If you were bitten by a zombie, would you rather succumb to the bite and become a zombie for a bit; or would you rather be killed?
Benjamin: I’ll be honest, I’m a bit curious on the simple lives of zombies.
Yulin: I’d succumb to the bite—maybe there’d be a cure eventually. David: I’d kill myself before I’d let a walker get at me.
If you ever had the chance to have action figures made of your series, who would get to be an action figure? What kind of accessories would they have?
Benjamin: Watch the next episode. I won’t say too much, but one of the characters in there is going to be awesome.

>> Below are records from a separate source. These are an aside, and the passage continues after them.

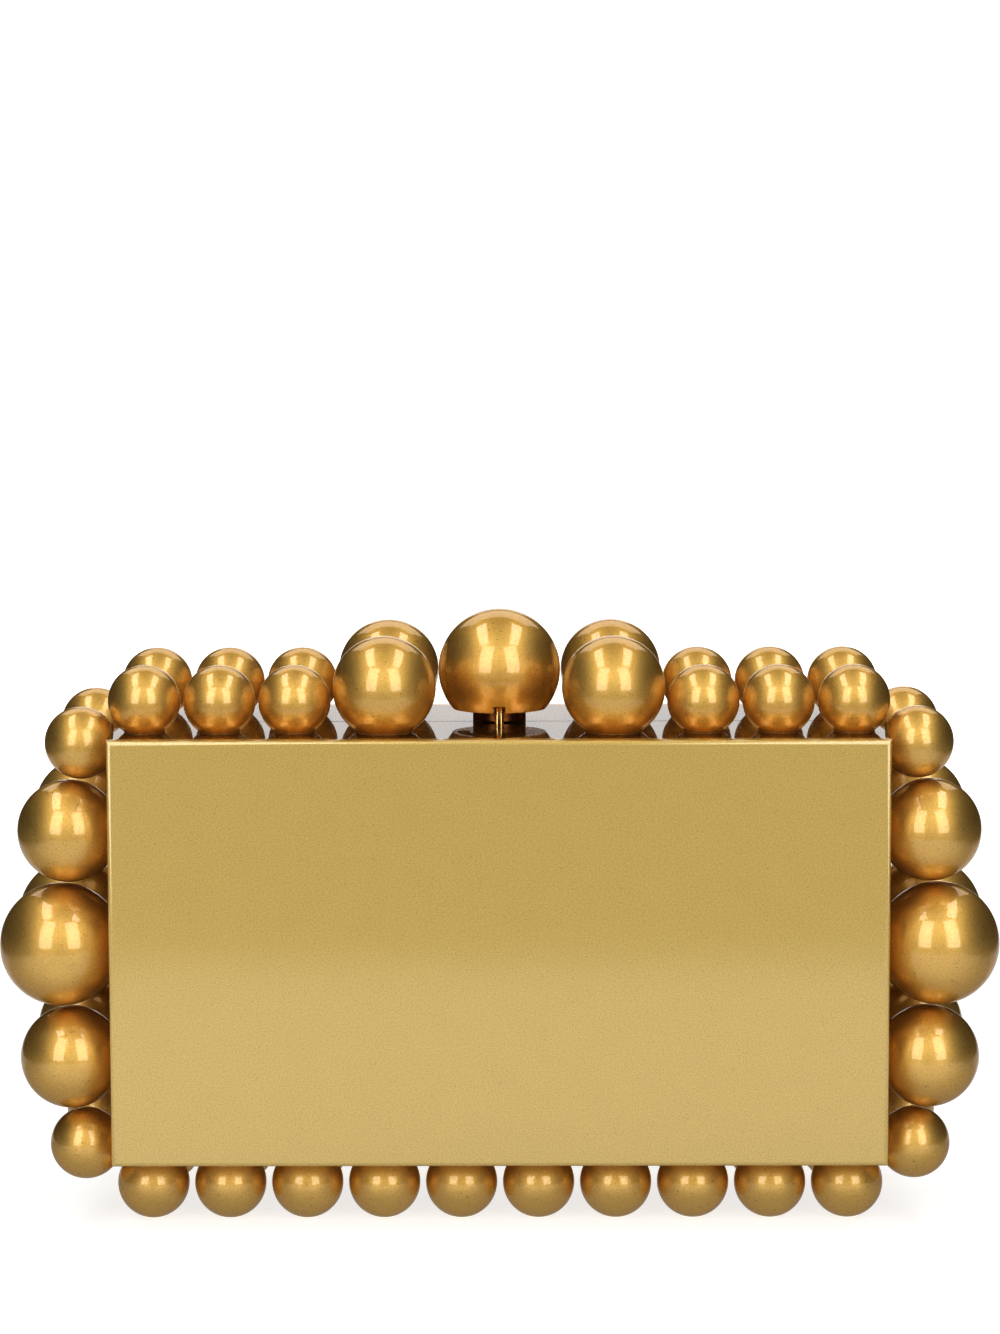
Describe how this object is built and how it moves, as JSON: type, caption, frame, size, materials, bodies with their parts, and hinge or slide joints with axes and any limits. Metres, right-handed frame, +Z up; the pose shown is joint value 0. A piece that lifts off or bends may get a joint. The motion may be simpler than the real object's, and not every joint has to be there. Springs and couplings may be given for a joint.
{
  "type": "evening bag",
  "caption": "Hard box clutch in two halves that hinge at the bottom, with beads cemented around the rim and a large bead on top that turns to lock it.",
  "frame": {"origin": "middle of the bounding box at the floor, under the seam between the halves", "axes": "+X along the bag to its right-hand end seen from the front, +Y towards the rear half, +Z up"},
  "size_m": [0.1946, 0.056, 0.1181],
  "materials": {
    "satin_gold": "fine-grained satin metallic gold under lacquer",
    "clear_coated_gold": "gold under a clear high-gloss coat",
    "bead_gold": "vacuum-plated gold with fine speckle, glossy",
    "suede_lining": "fine faux suede over board",
    "polished_gold": "polished, gold plated",
    "dark_gold": "polished, deep gold plated",
    "steel": "bright steel"
  },
  "bodies": {
    "rear_half": {"rear_panel": "satin_gold", "rear_top_wall": "clear_coated_gold", "rear_bottom_wall": "clear_coated_gold", "rear_left_wall": "clear_coated_gold", "rear_right_wall": "clear_coated_gold", "rear_lining_pad": "suede_lining", "rear_lining_border": "suede_lining", "rear_hinge_leaf": "dark_gold", "rear_hinge_screws": "steel", "rear_bottom_beads": "bead_gold", "rear_top_beads_left": "bead_gold", "rear_top_beads_right": "bead_gold", "rear_top_medium_bead_left": "bead_gold", "rear_top_medium_bead_right": "bead_gold", "rear_left_corner_bead": "bead_gold", "rear_left_upper_bead": "bead_gold", "rear_left_middle_bead": "bead_gold", "rear_left_lower_bead": "bead_gold", "rear_left_foot_bead": "bead_gold", "rear_right_corner_bead": "bead_gold", "rear_right_upper_bead": "bead_gold", "rear_right_middle_bead": "bead_gold", "rear_right_lower_bead": "bead_gold", "rear_right_foot_bead": "bead_gold", "hinge_pin": "steel", "clasp_collar": "dark_gold", "clasp_backing_plate": "dark_gold"},
    "front_half": {"front_panel": "satin_gold", "front_top_wall": "clear_coated_gold", "front_bottom_wall": "clear_coated_gold", "front_left_wall": "clear_coated_gold", "front_right_wall": "clear_coated_gold", "front_lining_pad": "suede_lining", "front_lining_border": "suede_lining", "front_hinge_leaf": "dark_gold", "front_hinge_screws": "steel", "front_bottom_beads": "bead_gold", "front_top_beads_left": "bead_gold", "front_top_beads_right": "bead_gold", "front_top_medium_bead_left": "bead_gold", "front_top_medium_bead_right": "bead_gold", "front_left_corner_bead": "bead_gold", "front_left_upper_bead": "bead_gold", "front_left_middle_bead": "bead_gold", "front_left_lower_bead": "bead_gold", "front_left_foot_bead": "bead_gold", "front_right_corner_bead": "bead_gold", "front_right_upper_bead": "bead_gold", "front_right_middle_bead": "bead_gold", "front_right_lower_bead": "bead_gold", "front_right_foot_bead": "bead_gold", "clasp_stud": "polished_gold", "stud_nut": "polished_gold"},
    "closure": {"closure_bead": "bead_gold", "closure_insert": "polished_gold", "closure_screw": "steel", "spring_washer": "steel"}
  },
  "joints": [
    {"name": "case_hinge", "type": "hinge", "parent": "rear_half", "child": "front_half", "pos_m": [0, 0, 0.01122], "axis": [1, 0, 0], "range_deg": [0, 80]},
    {"name": "closure_turn", "type": "hinge", "parent": "rear_half", "child": "closure", "pos_m": [0, 0.0025, 0.1061], "axis": [0, 0, 1], "range_deg": [0, 90]}
  ]
}
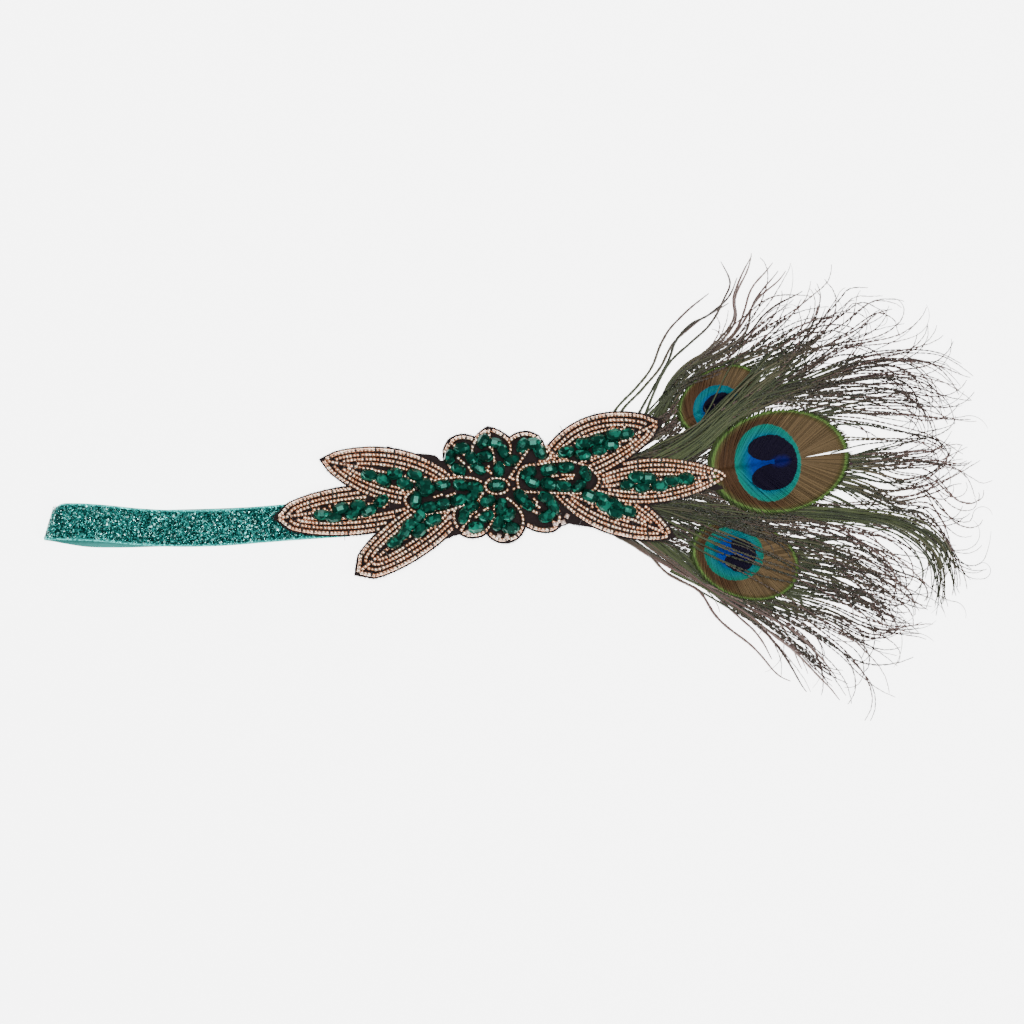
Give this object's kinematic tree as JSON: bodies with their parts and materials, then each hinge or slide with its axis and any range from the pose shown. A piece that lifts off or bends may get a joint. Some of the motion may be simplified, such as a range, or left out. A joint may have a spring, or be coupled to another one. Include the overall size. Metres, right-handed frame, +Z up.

Yulin: I think Joey the Bro with his five popped collars is fairly worthy of an action figure.
David: Peter would definitely have his own action figure. We’d give him a bloody baseball bat, and a chemistry set for mixing antidote.
If anybody wants to help, or join in on all of the fun, how can they do so?
Benjamin: We have an extras call that we send out through Facebook. If you want to be a zombie and are from the Pittsburgh area, sign up here; otherwise, check out the production blog and get ready to be zombie-fied!
What does the future hold for you?
Benjamin: Sitting in my basement, listening to Illmatic on repeat, eating Cheetos and playing video games.
Yulin: Writing more webseries shows. Maybe one day I can graduate to television.
David: A lot of sleepless nights in the recording studio and caffeine . . . so much caffeine.